After a hugely successful decade, bar some occasional ill-timed acquisitions, the major diversified miners are beginning to see earnings dive as China draws in its industrial horns.

LONDON (MINEWEB) – The big five western diversified mining companies – BHP Billiton, Rio Tinto, Vale, Anglo American and Xstrata, may have been the place to make blue chip resource stock investments really pay off over the past 10 years or so of the global mining and minerals supercycle, but could their stellar performance be coming to an end?

Certainly the latest financial figures coming out suggest that things may be turning down for all of them – some had been falling back earlier – but there looks to be the definite possibility that matters might well get worse before they get better – particularly with China, on which the top three are heavily dependent, perhaps beginning to rethink its industrial structure.
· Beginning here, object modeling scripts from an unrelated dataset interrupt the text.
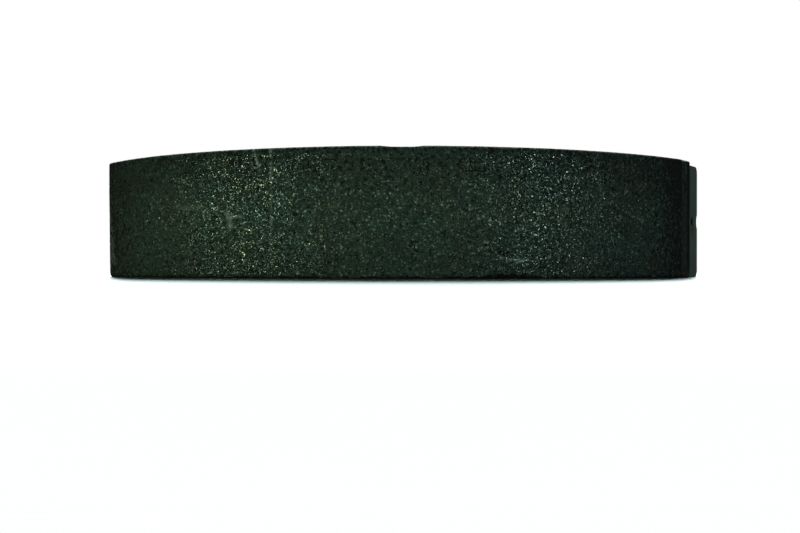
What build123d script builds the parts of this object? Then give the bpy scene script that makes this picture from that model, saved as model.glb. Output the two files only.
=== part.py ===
"""Drum brake shoe with a bonded lining, standing on its side edge.

A leading shoe for a small drum brake, in millimetres and degrees. Three pieces make it:
a moulded friction lining, the rolled steel table it is bonded to, and the stamped web
that is projection-welded to the back of the table.

The drum's axis is vertical. The friction face looks along -Y, the wheel-cylinder end is
at -X and the anchor end at +X. Z = 0 is the surface the shoe stands on, and the origin is
under the middle of its box. Angles run from the middle of the lining (-Y) towards +X.
"""

import os
from math import asin, cos, pi, radians, sin, sqrt

from build123d import *

# --- Driving dimensions -----------------------------------------------------------------

# Drum and lining
drum_radius = 101.6  # an 8 inch drum; the friction face is ground to it
shoe_width = 32.0  # along the drum's axis, lining and table alike
lining_thickness = 5.0
lining_arc = 106.5  # angle from one end of the lining to the other
lining_arris = 0.4  # broken edge all along the friction face

# Ground bevel across the anchor end of the lining
anchor_bevel_length = 7.0  # along the face
anchor_bevel_depth = 1.0  # below the face, at the lining's end

# Skewed flat at the lower corner of the cylinder end, a little below the ground face
skew_bevel_height = 23.0  # up the end of the lining
skew_bevel_length = 6.5  # along the lower edge
skew_bevel_depth = 0.3  # below the face, at the lower corner

# Shallow locating relief in the upper edge of the lining
relief_width = 11.0
relief_depth = 0.3
relief_offset = 2.9  # from the middle of the lining, towards the anchor end

# Table
table_thickness = 2.0
table_arc = 128.0  # angle from one end of the table to the other
table_corner_radius = 2.0  # at the four corners of the strip
end_notch_width = 4.0  # scallop in each end of the strip, where the web stops
end_notch_depth = 1.0
weld_mark_radius = 1.5  # electrode mark pressed into the table at each end
weld_mark_depth = 0.6
weld_mark_setback = 5.3  # from the end of the table to the middle of the mark

# Web
web_thickness = 4.0
web_depth = 26.0  # from the table to the inner edge, at the middle
web_end_setback = 2.5  # welded edge stops this far short of the table's end
toe_step = 2.0  # the toes stand this far inside the welded edge
toe_width = 16.0  # along the flat end face
toe_drop = 24.0  # the end faces stop this far short of the drum's axis
toe_corner_radius = 3.0

# Projection welds along the outer edge of the web
weld_land_count = 9
weld_land_length = 7.0
weld_gap = 0.4  # the edge stands clear of the table between the lands

# Holes and strut notch in the web
hold_down_hole_radius = 4.5
hold_down_inset = 12.0  # from the table to the hole's centre
spring_hole_radius = 2.75
spring_hole_inset = 10.0
return_spring_angle = 66.0  # one hole near each toe
adjuster_spring_angle = -36.0
strut_notch_width = 8.0
strut_notch_corner_radius = 1.5
strut_notch_land = 14.5  # metal left between the notch and the table
strut_notch_angle = -52.5

# --- Values worked out from them --------------------------------------------------------

table_outer_radius = drum_radius - lining_thickness
table_inner_radius = table_outer_radius - table_thickness
toe_radius = table_inner_radius - toe_step
half_lining = lining_arc / 2
half_table = table_arc / 2
mid_width = shoe_width / 2

# The box runs from the middle of the friction face back to the toes' end faces.
drum_axis_y = (drum_radius + toe_drop) / 2
shoe_plane = Plane(origin=(0, drum_axis_y, 0))
web_plane = shoe_plane.offset(mid_width - web_thickness / 2)


def arc_angle(length, radius):
    """The angle that an arc of this length covers at this radius."""
    return length / radius * 180 / pi


def on_arc(radius, angle):
    """A point of the shoe's plane, by its distance from the drum's axis and its angle."""
    return (radius * sin(radians(angle)), -radius * cos(radians(angle)))


def in_space(radius, angle, height):
    """The same point as on_arc, at a height above the surface the shoe stands on."""
    x, y = on_arc(radius, angle)
    return Vector(x, y + drum_axis_y, height)


def arc_between(radius, start, end):
    """An arc about the drum's axis, between two of the shoe's own angles."""
    return CenterArc((0, 0), radius, start - 90, end - start)


def radial_plane(radius, angle, height):
    """A plane that faces away from the drum's axis, with its X axis along the shoe."""
    along = Vector(cos(radians(angle)), sin(radians(angle)), 0)
    outward = Vector(*on_arc(1, angle), 0)
    return Plane(origin=in_space(radius, angle, height), x_dir=along, z_dir=outward)


# --- Friction lining --------------------------------------------------------------------

face_end = half_lining - arc_angle(anchor_bevel_length, drum_radius)
bevelled_radius = drum_radius - anchor_bevel_depth

with BuildPart() as friction_lining:
    # Cross-section: the anchor end tapers along its bevel to a thinner, radial end face.
    with BuildSketch(shoe_plane):
        with BuildLine():
            friction_face = arc_between(drum_radius, -half_lining, face_end)
            bevel = Line(friction_face @ 1, on_arc(bevelled_radius, half_lining))
            bonded_face = arc_between(table_outer_radius, -half_lining, half_lining)
            Line(bevel @ 1, bonded_face @ 1)
            Line(bonded_face @ 0, friction_face @ 0)
        make_face()
    extrude(amount=shoe_width)

    # The arris along both sides of the friction face.
    face = friction_lining.faces().filter_by(GeomType.CYLINDER).sort_by(SortBy.AREA)[-1]
    chamfer(face.edges().filter_by(GeomType.CIRCLE), length=lining_arris)

    # The skewed bevel is one plane, through a point up the end of the lining, one along
    # its lower edge and one below the face at the lower corner.
    up_the_end = in_space(drum_radius, -half_lining, skew_bevel_height)
    skew_start = -half_lining + arc_angle(skew_bevel_length, drum_radius)
    along_the_edge = in_space(drum_radius, skew_start, 0)
    at_the_corner = in_space(drum_radius - skew_bevel_depth, -half_lining, 0)
    skew_normal = (along_the_edge - at_the_corner).cross(up_the_end - at_the_corner)
    skew_plane = Plane(origin=at_the_corner, z_dir=skew_normal)
    lining_side = Keep.TOP if skew_plane.to_local_coords(Vector(0, drum_axis_y, 0)).Z > 0 else Keep.BOTTOM
    split(bisect_by=skew_plane, keep=lining_side)

    # The locating relief in the upper edge.
    relief_angle = arc_angle(relief_offset, drum_radius)
    relief_plane = radial_plane(table_outer_radius, relief_angle, shoe_width)
    with BuildSketch(relief_plane):
        Rectangle(relief_width, 2 * relief_depth)
    extrude(amount=lining_thickness, both=True, mode=Mode.SUBTRACT)

# --- Table ------------------------------------------------------------------------------

with BuildPart() as shoe_table:
    with BuildSketch(shoe_plane):
        with BuildLine():
            outer_face = arc_between(table_outer_radius, -half_table, half_table)
            inner_face = arc_between(table_inner_radius, -half_table, half_table)
            Line(outer_face @ 0, inner_face @ 0)
            Line(outer_face @ 1, inner_face @ 1)
        make_face()
    extrude(amount=shoe_width)

    # The four corners of the strip are rounded before it is rolled.
    strip_corners = shoe_table.edges().filter_by(GeomType.LINE).filter_by(Axis.Z, reverse=True)
    fillet(strip_corners, radius=table_corner_radius)

    # A scallop in the middle of each end, as an arc of the stated width and depth.
    scallop_radius = (end_notch_width**2 / 4 + end_notch_depth**2) / (2 * end_notch_depth)
    for side in (-1, 1):
        end_plane = radial_plane(table_outer_radius, side * half_table, mid_width)
        with BuildSketch(end_plane):
            with Locations((side * (scallop_radius - end_notch_depth), 0)):
                Circle(scallop_radius)
        extrude(amount=2 * table_thickness, both=True, mode=Mode.SUBTRACT)

    # The weld electrode leaves a shallow, round-bottomed mark near each end.
    mark_ball_radius = (weld_mark_radius**2 + weld_mark_depth**2) / (2 * weld_mark_depth)
    mark_ball_centre = table_outer_radius + mark_ball_radius - weld_mark_depth
    mark_angle = half_table - arc_angle(weld_mark_setback, table_outer_radius)
    with Locations(*(in_space(mark_ball_centre, side * mark_angle, mid_width) for side in (-1, 1))):
        Sphere(mark_ball_radius, mode=Mode.SUBTRACT)

# --- Web --------------------------------------------------------------------------------

half_weld = half_table - arc_angle(web_end_setback, table_inner_radius)
land_angle = arc_angle(weld_land_length, table_inner_radius)
land_pitch = (2 * half_weld - land_angle) / (weld_land_count - 1)
gap_radius = table_inner_radius - weld_gap
toe_tip_x = sqrt(toe_radius**2 - toe_drop**2)
toe_tip_angle = 90 - arc_angle(asin(toe_drop / toe_radius), 1)
toe_heel_x = toe_tip_x - toe_width

with BuildPart() as shoe_web:
    with BuildSketch(web_plane) as web_outline:
        with BuildLine():
            # Outer edge: weld lands on the table, with a narrow gap between each two.
            for land in range(weld_land_count):
                land_start = land * land_pitch - half_weld
                seat = arc_between(table_inner_radius, land_start, land_start + land_angle)
                if land > 0:
                    Line(gap @ 1, seat @ 0)
                if land < weld_land_count - 1:
                    gap = arc_between(gap_radius, land_start + land_angle, land_start + land_pitch)
                    Line(seat @ 1, gap @ 0)

            # A toe past each end of the table, stepped in and cut off by a flat end face.
            for side in (-1, 1):
                toe_edge = arc_between(toe_radius, side * half_weld, side * toe_tip_angle)
                Line(on_arc(table_inner_radius, side * half_weld), toe_edge @ 0)
                Line(toe_edge @ 1, (side * toe_heel_x, -toe_drop))

            # The inner edge is one arc, deepest at the hold-down hole.
            inner_edge_y = web_depth - table_inner_radius
            ThreePointArc((-toe_heel_x, -toe_drop), (0, inner_edge_y), (toe_heel_x, -toe_drop))
        make_face()
        fillet(web_outline.vertices().group_by(Axis.Y)[-1], radius=toe_corner_radius)

        with Locations(on_arc(table_inner_radius - hold_down_inset, 0)):
            Circle(hold_down_hole_radius, mode=Mode.SUBTRACT)
        for angle in (-return_spring_angle, adjuster_spring_angle, return_spring_angle):
            with Locations(on_arc(table_inner_radius - spring_hole_inset, angle)):
                Circle(spring_hole_radius, mode=Mode.SUBTRACT)

        # The strut notch is open to the inner edge, so its shape runs on past it.
        notch_centre = table_inner_radius - strut_notch_land - web_depth / 2
        with Locations(on_arc(notch_centre, strut_notch_angle)):
            RectangleRounded(
                strut_notch_width,
                web_depth,
                strut_notch_corner_radius,
                rotation=strut_notch_angle,
                mode=Mode.SUBTRACT,
            )
    extrude(amount=web_thickness)

# --- Files ------------------------------------------------------------------------------

friction_lining.part.label = "friction_lining"
shoe_table.part.label = "shoe_table"
shoe_web.part.label = "shoe_web"

os.makedirs("parts", exist_ok=True)
export_step(friction_lining.part, "parts/friction_lining.step")
export_step(shoe_table.part, "parts/shoe_table.step")
export_step(shoe_web.part, "parts/shoe_web.step")
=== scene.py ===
# %% [markdown]
# # Drum brake shoe with a bonded lining
#
# A brake shoe is a steel arch with a block of friction composition glued to its outside. This
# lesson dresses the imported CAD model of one: the lining gets its ground, speckled face, the
# rolled table its sheared edges and weld marks, and the stamped web its sheared outline and primer.
#
# The shoe stands on its side edge. The drum's axis is vertical, the friction face looks along -Y
# and every angle runs from the middle of the lining towards +X.

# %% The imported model
import math

import bmesh
import bpy
import numpy as np
from mathutils import Matrix, Vector
from mathutils.geometry import tessellate_polygon


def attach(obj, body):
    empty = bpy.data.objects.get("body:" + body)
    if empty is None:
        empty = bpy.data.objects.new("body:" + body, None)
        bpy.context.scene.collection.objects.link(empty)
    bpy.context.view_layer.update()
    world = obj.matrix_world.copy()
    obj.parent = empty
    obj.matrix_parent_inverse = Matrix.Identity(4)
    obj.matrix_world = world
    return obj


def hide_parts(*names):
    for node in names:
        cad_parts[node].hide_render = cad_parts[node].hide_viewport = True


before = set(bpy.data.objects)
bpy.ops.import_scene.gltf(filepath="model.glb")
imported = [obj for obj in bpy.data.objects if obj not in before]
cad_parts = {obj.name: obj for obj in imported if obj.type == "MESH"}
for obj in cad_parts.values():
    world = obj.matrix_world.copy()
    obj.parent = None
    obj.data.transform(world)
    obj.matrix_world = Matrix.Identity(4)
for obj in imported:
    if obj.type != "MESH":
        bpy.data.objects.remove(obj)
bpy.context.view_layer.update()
print("CAD nodes:", sorted(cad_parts))

# %% [markdown]
# ## Small helpers
#
# A few helpers serve every cell below. Colours are written as sRGB hex values, as a paint maker
# gives them, and Blender's sockets want linear ones. Shader and geometry nodes are added by one
# function that takes the node's settings and its links together. Two more turn grids of points into
# faces, and points and faces into a mesh object with its normals and sharp edges in order.

# %% Helpers
mm = 0.001


def linear(hex_colour):
    """An sRGB hex value as the linear colour that a socket wants."""
    values = [int(hex_colour[i : i + 2], 16) / 255 for i in (1, 3, 5)]
    return tuple(v / 12.92 if v <= 0.04045 else ((v + 0.055) / 1.055) ** 2.4 for v in values) + (1.0,)


def add(tree, kind, inputs=None, stops=(), **settings):
    """Adds a node. An input's value is a number, a colour, or the output socket that feeds it.

    The stops of a colour ramp are pairs of position and colour, in order.
    """
    made = tree.nodes.new(kind)
    for name, value in settings.items():
        setattr(made, name, value)
    for key, value in (inputs or {}).items():
        if isinstance(value, bpy.types.NodeSocket):
            tree.links.new(value, made.inputs[key])
        else:
            made.inputs[key].default_value = value
    if stops:
        elements = made.color_ramp.elements
        elements[0].position, elements[-1].position = stops[0][0], stops[-1][0]
        for position, _ in stops[1:-1]:
            elements.new(position)
        for element, (_, colour) in zip(elements, stops):
            element.color = colour
    return made


def quads(index):
    """Four-cornered faces over a grid of point numbers."""
    corners = (index[:-1, :-1], index[1:, :-1], index[1:, 1:], index[:-1, 1:])
    return np.stack(corners, axis=-1).reshape(-1, 4).tolist()


def piece_from(name, points, faces, sharp_angle=math.radians(32)):
    """A mesh object at the origin, smooth except across edges sharper than sharp_angle."""
    mesh = bpy.data.meshes.new(name)
    mesh.from_pydata([tuple(p) for p in points], [], [tuple(f) for f in faces])
    mesh.validate()
    tidy = bmesh.new()
    tidy.from_mesh(mesh)
    bmesh.ops.recalc_face_normals(tidy, faces=tidy.faces)
    tidy.to_mesh(mesh)
    tidy.free()
    mesh.shade_smooth()
    mesh.set_sharp_from_angle(angle=sharp_angle)
    made = bpy.data.objects.new(name, mesh)
    bpy.context.scene.collection.objects.link(made)
    return made


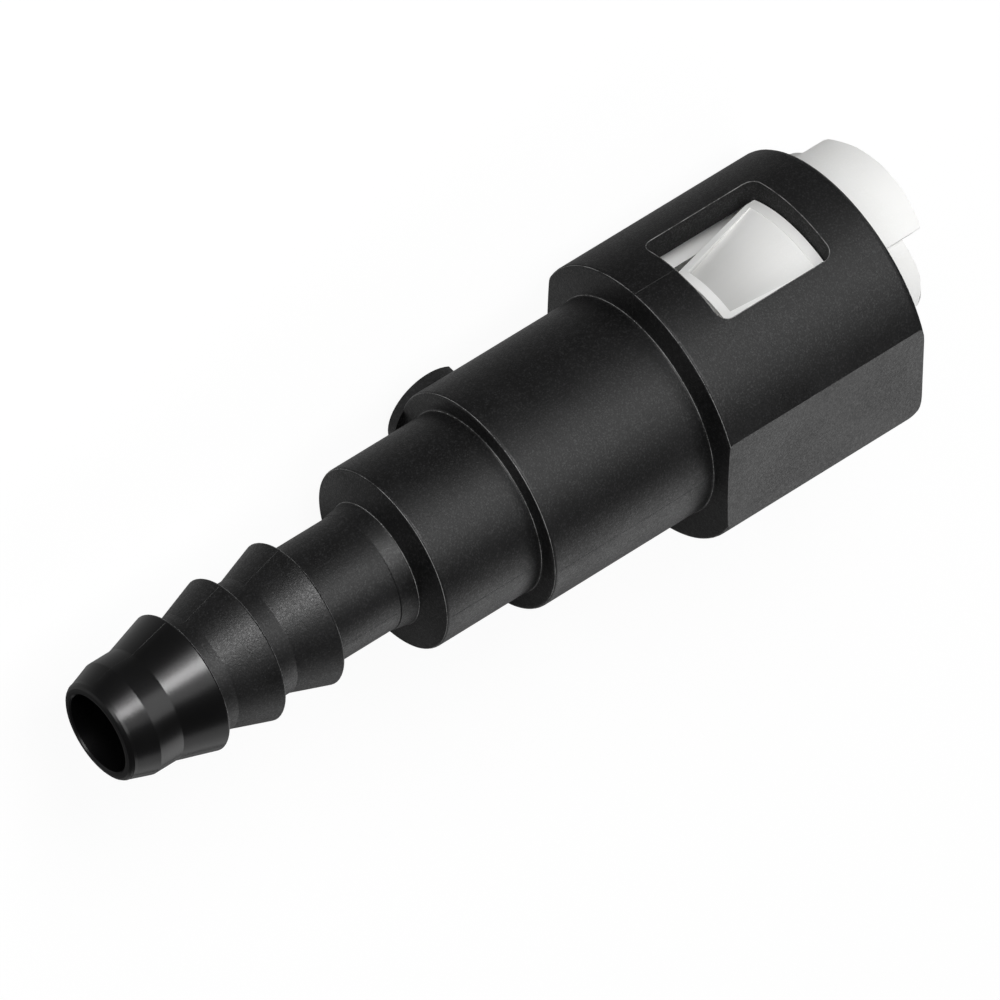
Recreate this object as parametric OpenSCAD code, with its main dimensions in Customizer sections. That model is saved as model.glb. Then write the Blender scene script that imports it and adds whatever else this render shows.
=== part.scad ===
// Straight hose adapter: a fir-tree hose barb at one end and a push-on tube socket at the other.
// The axis lies along X, from the barb tip at the origin to the mouth of the socket.
// The two windows look along Y, and the head's two flats lie above and below the axis.

/* [Hose barb] */
// Bore through the barb and the stem
bore_d = 5.6; // [4:0.1:6]
// Outside of the nose, behind its rounded lip
nose_d = 8.1; // [7.6:0.1:8.4]
// Outside of the rounded lip, at the tip
lip_d = 7.1; // [6.6:0.1:7.4]
// Length of the nose, up to the first barb
nose_len = 3.8; // [3:0.05:5]
// Largest diameter of the first barb
first_barb_d = 9.86; // [9:0.02:10.2]
// Largest diameter of the second and third barbs
barb_d = 10.3; // [9.6:0.1:11]
// Length of one barb's cone
barb_len = 3.1; // [2.6:0.05:3.8]
// Plain neck between the first and second barbs
first_neck_len = 1.25; // [0.6:0.05:1.6]
// Plain neck between the second and third barbs
second_neck_len = 1.65; // [1:0.05:2.4]
// Outside of the necks and the stem
stem_d = 8.3; // [8:0.02:9]
// Length of the stem behind the third barb
stem_len = 7.1; // [5:0.1:12]
// Length of the stem's flare, next to the small collar
stem_flare_len = 1.25; // [0.8:0.05:2]
// Height of the flare, with the small step that starts it
stem_flare_h = 0.24; // [0.1:0.02:0.4]
// Height of that step
stem_step_h = 0.06; // [0.04:0.01:0.08]

/* [Collars] */
// Diameter of the small collar
small_collar_d = 13.14; // [12:0.02:14]
// Length of the small collar
small_collar_len = 7.75; // [6:0.05:10]
// How far the small collar's front face leans forward towards the stem
collar_lean = 0.5; // [0.2:0.05:0.7]
// Diameter of the large collar
large_collar_d = 15.8; // [15.2:0.1:17]
// Length of the large collar
large_collar_len = 13.3; // [12.8:0.1:18]
// Diameter of the round front of the pad on the far side
pad_d = 6.4; // [5:0.1:7]
// Length of the pad, from its round front to its square back
pad_len = 5; // [4:0.1:6]
// Height of the pad's flat face over the large collar
pad_rise = 0.3; // [0.1:0.05:0.35]
// How far the pad stands out in front of the large collar
pad_overhang = 0.7; // [0.4:0.1:1]
// Thickness of the pad where it stands out
pad_wall = 0.7; // [0.5:0.1:0.8]

/* [Head] */
// Diameter of the head
head_d = 20; // [19.2:0.1:22]
// Length of the head
head_len = 16.15; // [15:0.05:18]
// How far the head's front face leans forward towards the large collar
head_lean = 0.2; // [0.1:0.05:0.4]
// Distance across the two flats
flats_w = 18.3; // [17.8:0.1:19]
// Width of a window, across the axis
window_w = 8.3; // [7.6:0.1:8.6]
// Length of a window, along the axis
window_len = 9.25; // [8.8:0.05:10]
// Wall from the head's front face to the windows
window_setback = 3.4; // [2.8:0.1:4]
// Corner radius of a window
window_corner_r = 0.8; // [0.4:0.1:1.6]
// Diameter of the socket that takes the retainer
socket_d = 16; // [15.6:0.1:16.4]
// Thickness of the head's front wall
front_wall = 1.8; // [1.2:0.1:2.4]

/* [Tube and seals] */
// Outside of the tube that the socket takes
tube_d = 8; // [7.6:0.1:8.4]
// Depth of the tube's nose chamber, in front of the seals
nose_chamber_len = 8.4; // [5:0.1:10]
// Diameter of the seal chamber
seal_chamber_d = 12.6; // [12.4:0.1:13]
// Section of one O-ring
o_ring_section = 2.3; // [2:0.05:2.4]
// Length of the spacer ring
spacer_len = 1.6; // [1:0.1:2.4]
// Thickness of the bushing's flange
bushing_flange_len = 1.1; // [0.8:0.1:1.4]

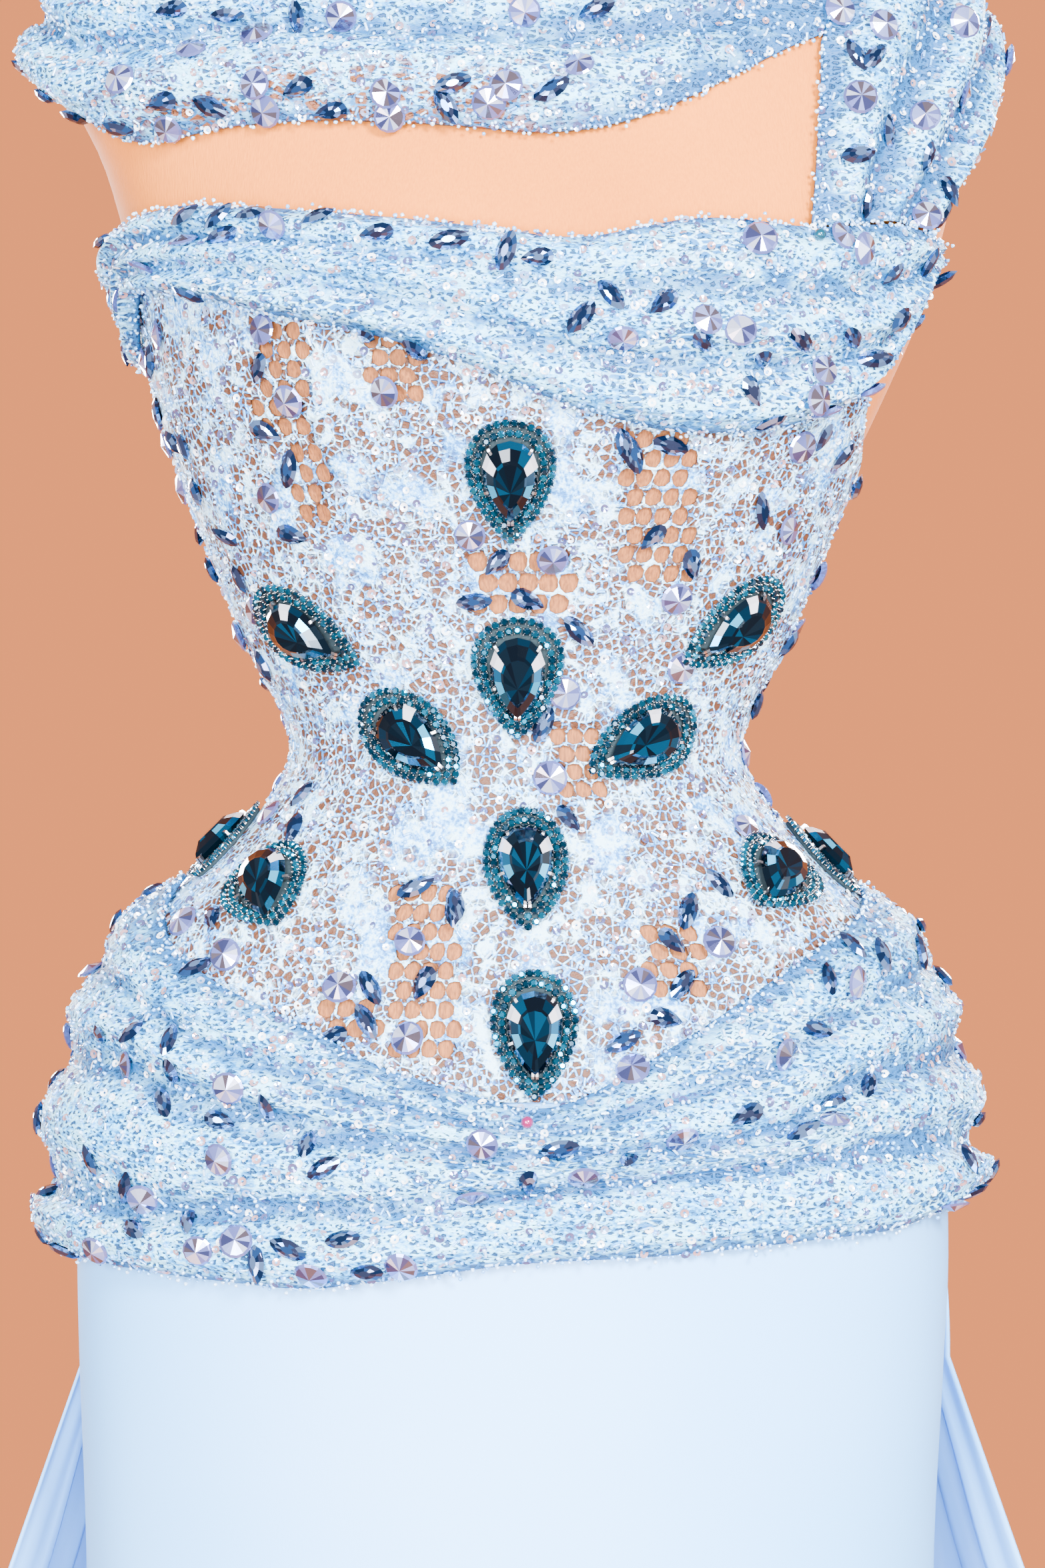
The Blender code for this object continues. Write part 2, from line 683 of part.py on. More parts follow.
def train():
    columns = TRAIN_PLEATS * TRAIN_STEPS + 1
    width = (columns - 1) // len(TRAIN_GORES) + 1
    grid = [[train_spot(column / (columns - 1), row) for column in range(columns)] for row in TRAIN_ROWS]
    last_row = len(grid) - 1
    for gore, name in enumerate(TRAIN_GORES):
        first = gore * (width - 1)
        outer = []
        inner = []
        for row in range(len(grid)):
            for column in range(first, first + width):
                across = grid[row][min(column + 1, columns - 1)] - grid[row][max(column - 1, 0)]
                down = grid[min(row + 1, last_row)][column] - grid[max(row - 1, 0)][column]
                away = down.cross(across).normalized()
                middle = grid[row][column]
                if column == first and first > 0:
                    middle = middle + across.normalized() * SEAM / 2
                if column == first + width - 1 and column < columns - 1:
                    middle = middle - across.normalized() * SEAM / 2
                outer.append(middle + away * TRAIN_THICK / 2)
                inner.append(middle - away * TRAIN_THICK / 2)
        for point in outer[-width:] + inner[-width:]:
            point.z = TRAIN_ROWS[-1][0]
        points, walls = closed_wall(outer, inner, grid_faces(len(grid), width))
        add_solid(name, points, walls, SATIN_BLUE, 0.35)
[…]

The success of the diversified miners has not been due to gold, despite the latter’s sterling performance over the past 12 years – indeed none are heavily invested in primary precious metals mining – nor even in copper or other base metals in which all do have major interests, but primarily in the bulk-mined iron ore and coal which have been the principal contributors to their profit growth over the years – but with iron ore and coal prices slipping back quite sharply in the light of the Chinese downturn the fall-off in revenues is already beginning to have a serious impact and causing the miners to take a more cautious view on near term capital spending on new mines and expansion projects.